In article <14207.285B768A@stjhmc.fidonet.org>
Dave.Harris@f14.n15.z1.fidonet.org (Dave Harris) writes:
>... The simple thing to do is to add all the characters up then mod by
>the size of your hash, then use that number to index into an array. ...
>You don't necessarly need to add all 255 characters together.  
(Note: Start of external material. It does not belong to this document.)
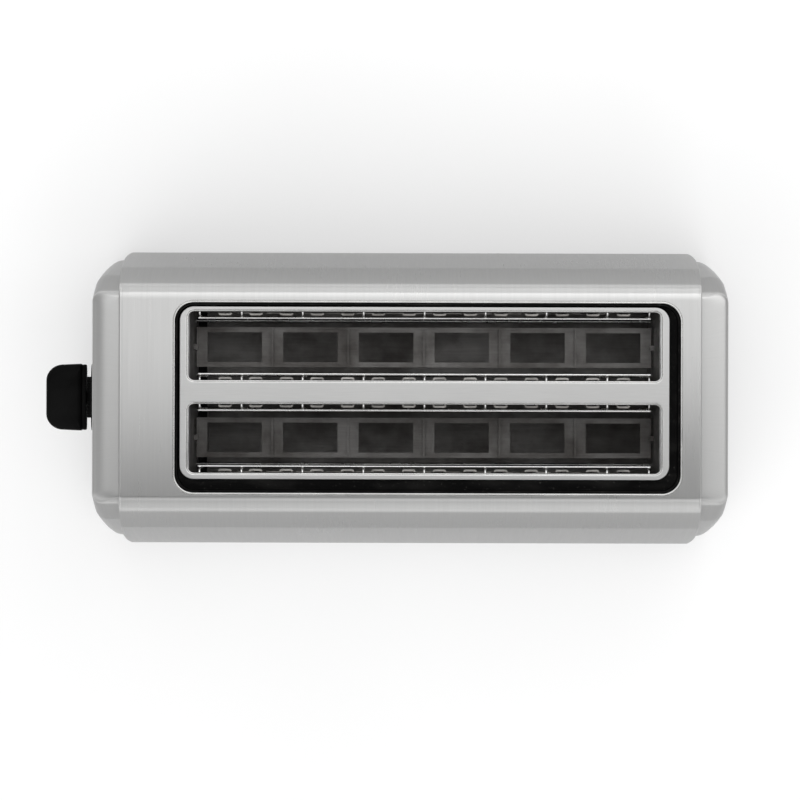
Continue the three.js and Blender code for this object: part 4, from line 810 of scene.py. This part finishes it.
class MakeSlotPlate(bpy.types.Operator):
    """Slot plate with a rolled outer edge and a beaded, folded edge round each slot"""

    bl_idname = "toaster.make_slot_plate"
    bl_label = "Slot plate"
    steps = (36, 14)
    corner_steps = 10

    def execute(self, context):
        s = context.scene.toaster_slots
        x, level, roll = PLATE.middle[0], PLATE.high[2], s.plate_roll
        corner = s.plate_corner - roll
        r, hem, foot = s.slot_roll, s.slot_hem, level - s.slot_fold
        fold = quarter((r, level - r), r, 90, 180, 6) + [(0, (level + foot) / 2), (0, foot + 2.2 * hem)]
        fold += quarter((-hem, foot + hem), hem, 60, 270, 7)
        shell, edges = Shell(), []
        for side, y0, y1, radii in (
            (1, s.slots_y, PLATE.high[1] - roll, (corner, corner, 0, 0)),
            (-1, PLATE.low[1] + roll, s.slots_y, (0, 0, corner, corner)),
        ):
            half = (PLATE.half[0] - roll, (y1 - y0) / 2)
            loop, out = outline((x, (y0 + y1) / 2), half, radii, self.steps, self.corner_steps)
            centre, half = (x, s.slots_y + side * s.slot_offset), (s.slot_half_length, s.slot_half_width)
            slot, slot_out = outline(centre, half, s.slot_corner, self.steps, self.corner_steps)
            rim = raised(slot + slot_out * r, level)
            flat = closed(between(raised(loop, level), rim, (0, 0.15, 0.5, 0.85, 1)))
            shell.add(flat, flat[..., :2])
            shell.add(closed(swept(slot, slot_out, fold)), finish=1)
            edges.append(self.outer_part(loop, out, side > 0))
        edge, out = (np.concatenate(parts) for parts in zip(*edges))
        profile = quarter((0, level - roll), roll, 90, 0, 6) + [(roll, PLATE.middle[2]), (roll, PLATE.low[2])]
        shell.add(closed(swept(edge, out, profile)))
        inside, sheet = (x, s.slots_y, level - 0.02), context.scene.toaster_housing.sheet
        shell.make("plate", "housing", ("plate_steel", "edge_steel"), inside, sheet, 50, replaces=("slot_plate",))
        return {"FINISHED"}

    def outer_part(self, loop, out, rear):
        """The part of a half plate's loop on the plate's outer edge, from one end of the middle line to the other."""
        (nx, ny), cs = self.steps, self.corner_steps
        first, second, last = cs + nx, 2 * cs + nx + ny, 3 * cs + 2 * nx + ny  # where the corners start
        if rear:
            index = np.concatenate([np.arange(last + cs, len(loop)), np.arange(0, second)])
        else:
            index = np.arange(first + cs, min(last + cs + ny, len(loop)))
        normals = out[index].copy()
        normals[0] = (1, 0) if rear else (-1, 0)
        return loop[index], normals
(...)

Indeed: as it turns out, while many people have spent much time looking
for `good' hashing functions, fewer seem to have noted that many
hashing systems spend more time computing hashes than searching.  I
find that this is usually the case, and that a fast hash function is
better than a slower-but-better-distribution function.  One good hash
function, useful in many applications, is this:

	hash = 0;
	for (each character)
		hash = (hash * 33) + (the character);
	hash_index = hash & ((some power of two) - 1);

In C, this might be written as

	struct hashent *
	lookup(table, string)
		register struct hashtab *table;
		char *string;
	{
		register unsigned hash = 0;
		register char *p, c;
		register struct hashent *hp;

		for (p = string; (c = *p) != '\0'; p++)
			hash = (hash << 5) + hash + c;
		p = string;
		for (hp = table->ht_entries[hash & table->ht_mask];
		     hp != NULL; hp = hp->h_next)
			if (hp->h_hash == hash && strcmp(hp->h_key, p) == 0)
				return (hp);
		return (NULL);
	}

>To anybody else.  If I have n data elements, with a hash of size x, what is 
>considered a good number of searches based on n and x (i.e. ln(x/n)).

If you have a perfectly uniform distribution, each chain or hash
sequence will have n/x elements; assuming the probability of any
element lookup is identical, this is the best that can be done.  I do
not know what others consider `good', but a factor of 1.3 or so over
that seems reasonable to me (I cannot quite think why).

Typically neither assumption holds true.  There are too many ways to
take advantage of this to characterize here.  One thing that can be
done, however, is to use the above hash table scheme with expanding
tables.  As the number of entries increases, the hash table size can be
doubled, and table->ht_mask adds one bit:

	table->ht_mask = (table->ht_mask << 1) | 1;

Since the hash values of each <key,datum> pair are maintained, it is
easy to move the entries from their old hash slots to their new ones.
Doubling occurs O(log2 n) times if the doubling criterion is total
number of table entries; other doubling criteria, such as maximum chain
length, are possible but rarely worthwhile---one ends up spending more
time optimizing hashes than searching, just as with more complicated
hash functions.  Trading space for time this way seems to work well,
and you can select the amount of space by selecting the doubling factor.
-- 
In-Real-Life: Chris Torek, Lawrence Berkeley Lab CSE/EE (+1 415 486 5427)
Berkeley, CA		Domain:	torek@ee.lbl.gov